I've been listening to Peter Adamson's "History of Philsophy Without Any Gaps" podcast, which is excellent, and spends a fair bit of time looking at the historiography of the topic -- what works were preserved, how, various interpretations, practices, preservation, and losses. Interesting to note that most of the preserved Greek and Roman works were found in obscure Arabian monastaries and libraries. The mainstream collections themselves were often lost in raids, fires, or other mishaps. Which makes the LibGen situation all the more relevant and urgent.
(I'm a huge user of the site and others like it, for what it's worth.)
On the amount of total data being captured: there's a huge difference between quantity and quality measures of information. They're almost certainly inversely related.
Of what books were written in antiquity, up to the time of the printing press, say, odds were fairly strong that a work would be read.
At 1 million new titles being published per year, there are only 330 people in the US per book, or roughly 400 native English speakers worldwide. (With ~2 billion speakers worldwide, the total audience might reach 2,000 per book). Clearly, most of what's being written will have a very small, or no, audience.
For machine-captured data, the likelihood that any of it is seen directly by a human is vanishingly small. More of it will undergo some level of machine processing or interpretation, though even that only applies to a fairly small fraction of data. Insert old joke about the WORN drive: write once, read never.
As for storage costs (and/or size), at a 15% cost reduction per year, storage halves every 4.67 years (4 years and 8 months), which means that in 10 years, the $10k price tag becomes $2k, and in 20 years, it should be under $400. For the entire Library of Congress collection.
Flash drives seem to be increasing in capacity by a factor of 10 every 2.5 years. There are now 2 TB flash drives, so 200 TB might be as little as 5 years out. That ... still sounds optimistic to me.
While brushing up on the encyclopaedists, I found this little gem:
"Among some excellent men, there were some weak, average, and absolutely bad ones. From this mixture in the publication, we find the draft of a schoolboy next to a masterpiece." — Denis Diderot
Taking the quote out of context (and aside from its historical male-centered language) - it sure rings true of the current state of the web, as well as books.
About the inverse relationship of quantity vs quality, we seem to be drowning in quantity! As you've pointed out, there's great need for thoughtful organization and curation.
I like how you break down the quantifiable aspects to draw a historical trend and future projection. The rise of "data science" and "big data" in the past few decades really makes sense in this light.
I'm sure machine learning and "AI" will play an increasing role in the task of organizing and processing all this information, but at the bottom I feel that the most value probably comes from human curation.
LibGen has been an amazing resource for me as a lover of knowledge, a life-long book worm. I've got bookshelves and boxes full of physical books as well, but it's a drop in the ocean..
There are also multiple petabytes of microfiche scans of old newspapers. And of course nobody cares about it. The problem was shut down 2011ish and the data became "owned" by a team that didn't care for it. There was talk of just deleting the data because the team didn't want to pay for it. Ugh.

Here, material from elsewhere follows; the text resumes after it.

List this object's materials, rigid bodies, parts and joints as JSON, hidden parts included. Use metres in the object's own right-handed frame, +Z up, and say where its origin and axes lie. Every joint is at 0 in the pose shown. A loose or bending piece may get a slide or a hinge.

In this case the issue seems to have come from "copyright minimalists" instead : wanting the books to be freely available, rather than making money for Google...
I wonder why the Copyright Office didn't just buy Google Books, would only have cost a few hundred million $ ?
> Upon hearing that Google was taking millions of books out of libraries, scanning them, and returning them as if nothing had happened, authors and publishers filed suit against the company, alleging, as the authors put it simply in their initial complaint, “massive copyright infringement.”
This is where the project derailed and never quite recovered.
> As Tim Wu pointed out in a 2003 law review article, what usually becomes of these battles—what happened with piano rolls, with records, with radio, and with cable—isn’t that copyright holders squash the new technology. Instead, they cut a deal and start making money from it.
[...]
> now, in 2011, there was a plan—a plan that seemed to work equally well for everyone at the table
[...]
> DOJ’s intervention likely spelled the end of the settlement agreement. No one is quite sure why the DOJ decided to take a stand instead of remaining neutral. Dan Clancy, the Google engineering lead on the project who helped design the settlement, thinks that it was a particular brand of objector—not Google’s competitors but “sympathetic entities” you’d think would be in favor of it, like library enthusiasts, academic authors, and so on—that ultimately flipped the DOJ.
I’m fairly confident that google books is a huge money loser for google. The only reason it’s still online is because there are people within google willing to stick their necks out to spend the money on it.